→ **REQUIREMENTS**
All material below is to be reproduced exactly.

→ **DATASET SECTION**
━━━━
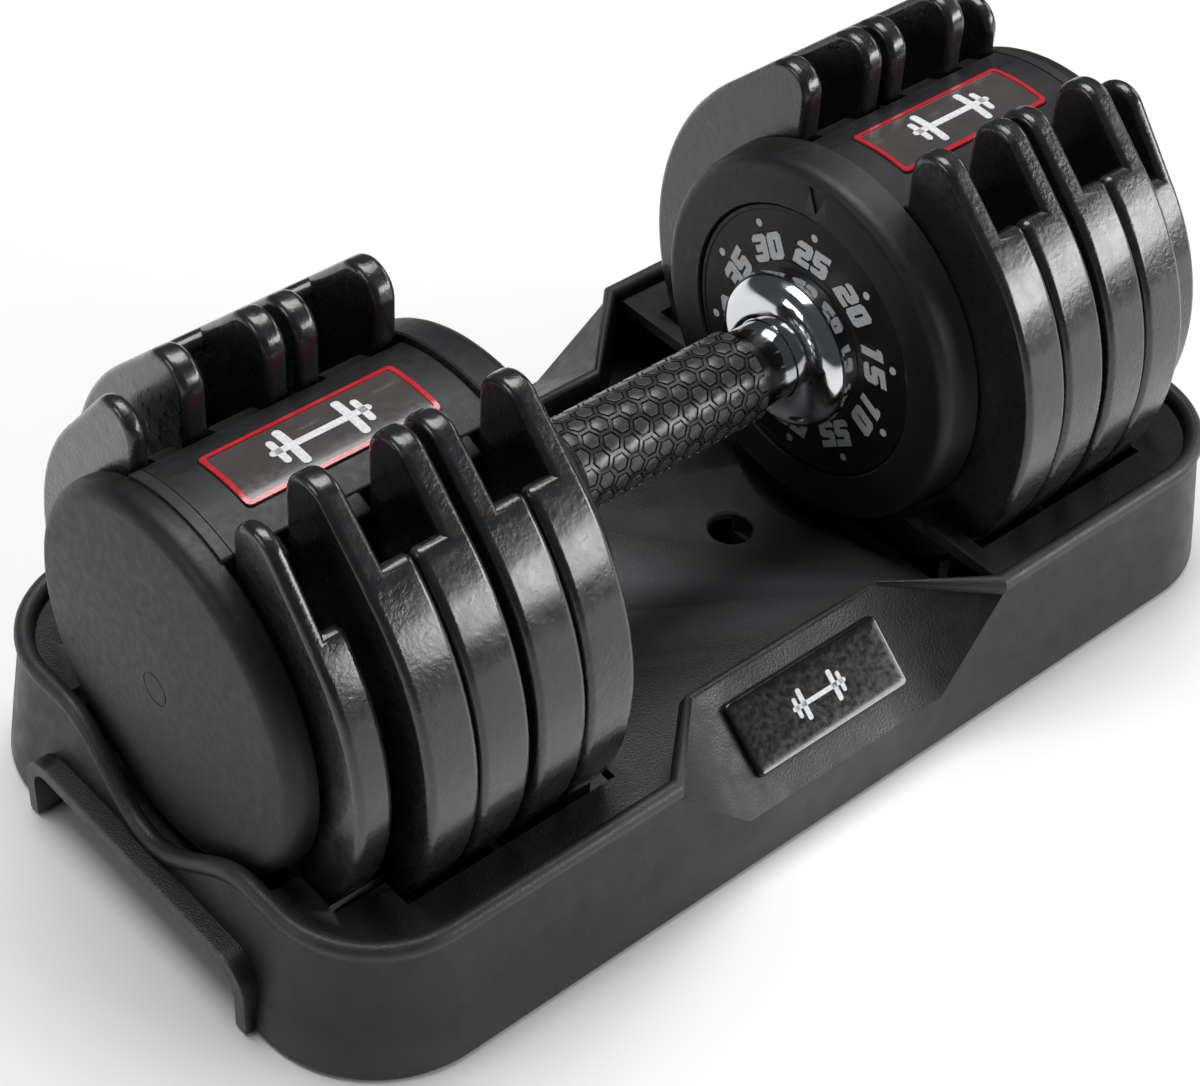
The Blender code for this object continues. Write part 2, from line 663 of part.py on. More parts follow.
def detent_plunger(name, mat, at):
    """The spring-loaded pin that makes each setting click; it presses on the lock wheel's back."""
    x0 = LOCK_X1 + GAP
    x1 = FLANGE_X0 + PLUNGER_DEPTH - GAP
    profile = [(x0, 0), (x0, PLUNGER_R * 0.4), (x0 + 1.0, PLUNGER_R), (x1, PLUNGER_R), (x1, 0)]
    return turned(name, profile, ROUND_SMALL, mat, (at[0], at[1], at[2] + PLUNGER_UP))


def end_nut(name, mat, at):
    piece = prism(name, arc((0, 0), NUT_R, 0, 300, 5), NUT_X, NUT_X + NUT_THICK, mat, at)
    return cut(piece, rod("bore", SEAT_R, NUT_X - THROUGH, NUT_X + NUT_THICK + THROUGH, ROUND_SMALL, at=at))


def head_plates(mat, at):
    faces = (DISC_A, DISC_A + DISC_WEB, DISC_B, DISC_B + DISC_WEB)
    sides = (-1, 1, -1, 1)
    plates = [plate(f"right_plate_{number}", span, PLATE_R, TIP_Z, ARM, side, face, mat, at)
              for number, span, side, face in zip((5, 4, 3, 2), (P5, P4, P3, P2), sides, faces)]
    plates.append(plate("right_plate_1", P1, SMALL_R, SMALL_TIP_Z, SMALL_ARM, 1, DISC_C + DISC_WEB, mat, at))
    return plates


def head_selectors(mat, at):
    """Disc a carries plates 5 and 4, disc b plates 3 and 2, disc c plate 1."""
    odd = [(setting, setting) for setting in range(1, MARKS, 2)]
    discs = []
    for name, x0, bay, inner_runs, outer_runs in (("right_selector_a", DISC_A, BAY_A, [(2, 9)], [(4, 9)]),
                                                  ("right_selector_b", DISC_B, BAY_B, [(6, 9)], [(8, 9)]),
                                                  ("right_selector_c", DISC_C, BAY_C, [], odd)):
        reach_in = x0 - bay[0] - LIP_TIP
        reach_out = bay[1] - x0 - DISC_WEB - LIP_TIP
        discs.append(selector(name, x0, inner_runs, outer_runs, reach_in, reach_out, mat, at))
    return discs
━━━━
→ **OUTPUT FOR THIS EXERCISE**
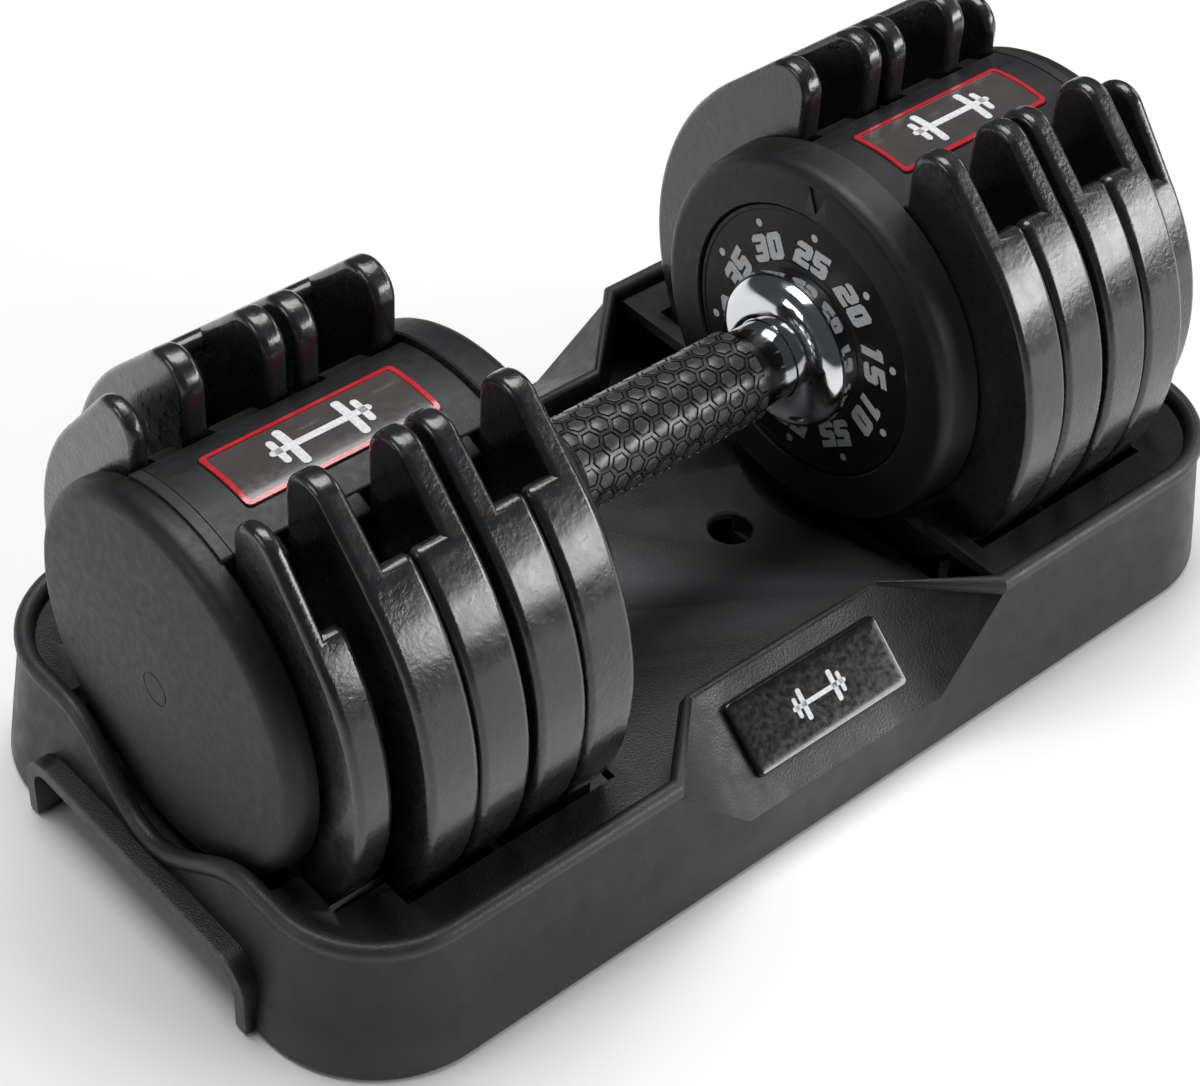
The Blender code for this object continues. Write part 2, from line 663 of part.py on. More parts follow.
def detent_plunger(name, mat, at):
    """The spring-loaded pin that makes each setting click; it presses on the lock wheel's back."""
    x0 = LOCK_X1 + GAP
    x1 = FLANGE_X0 + PLUNGER_DEPTH - GAP
    profile = [(x0, 0), (x0, PLUNGER_R * 0.4), (x0 + 1.0, PLUNGER_R), (x1, PLUNGER_R), (x1, 0)]
    return turned(name, profile, ROUND_SMALL, mat, (at[0], at[1], at[2] + PLUNGER_UP))


def end_nut(name, mat, at):
    piece = prism(name, arc((0, 0), NUT_R, 0, 300, 5), NUT_X, NUT_X + NUT_THICK, mat, at)
    return cut(piece, rod("bore", SEAT_R, NUT_X - THROUGH, NUT_X + NUT_THICK + THROUGH, ROUND_SMALL, at=at))


def head_plates(mat, at):
    faces = (DISC_A, DISC_A + DISC_WEB, DISC_B, DISC_B + DISC_WEB)
    sides = (-1, 1, -1, 1)
    plates = [plate(f"right_plate_{number}", span, PLATE_R, TIP_Z, ARM, side, face, mat, at)
              for number, span, side, face in zip((5, 4, 3, 2), (P5, P4, P3, P2), sides, faces)]
    plates.append(plate("right_plate_1", P1, SMALL_R, SMALL_TIP_Z, SMALL_ARM, 1, DISC_C + DISC_WEB, mat, at))
    return plates


def head_selectors(mat, at):
    """Disc a carries plates 5 and 4, disc b plates 3 and 2, disc c plate 1."""
    odd = [(setting, setting) for setting in range(1, MARKS, 2)]
    discs = []
    for name, x0, bay, inner_runs, outer_runs in (("right_selector_a", DISC_A, BAY_A, [(2, 9)], [(4, 9)]),
                                                  ("right_selector_b", DISC_B, BAY_B, [(6, 9)], [(8, 9)]),
                                                  ("right_selector_c", DISC_C, BAY_C, [], odd)):
        reach_in = x0 - bay[0] - LIP_TIP
        reach_out = bay[1] - x0 - DISC_WEB - LIP_TIP
        discs.append(selector(name, x0, inner_runs, outer_runs, reach_in, reach_out, mat, at))
    return discs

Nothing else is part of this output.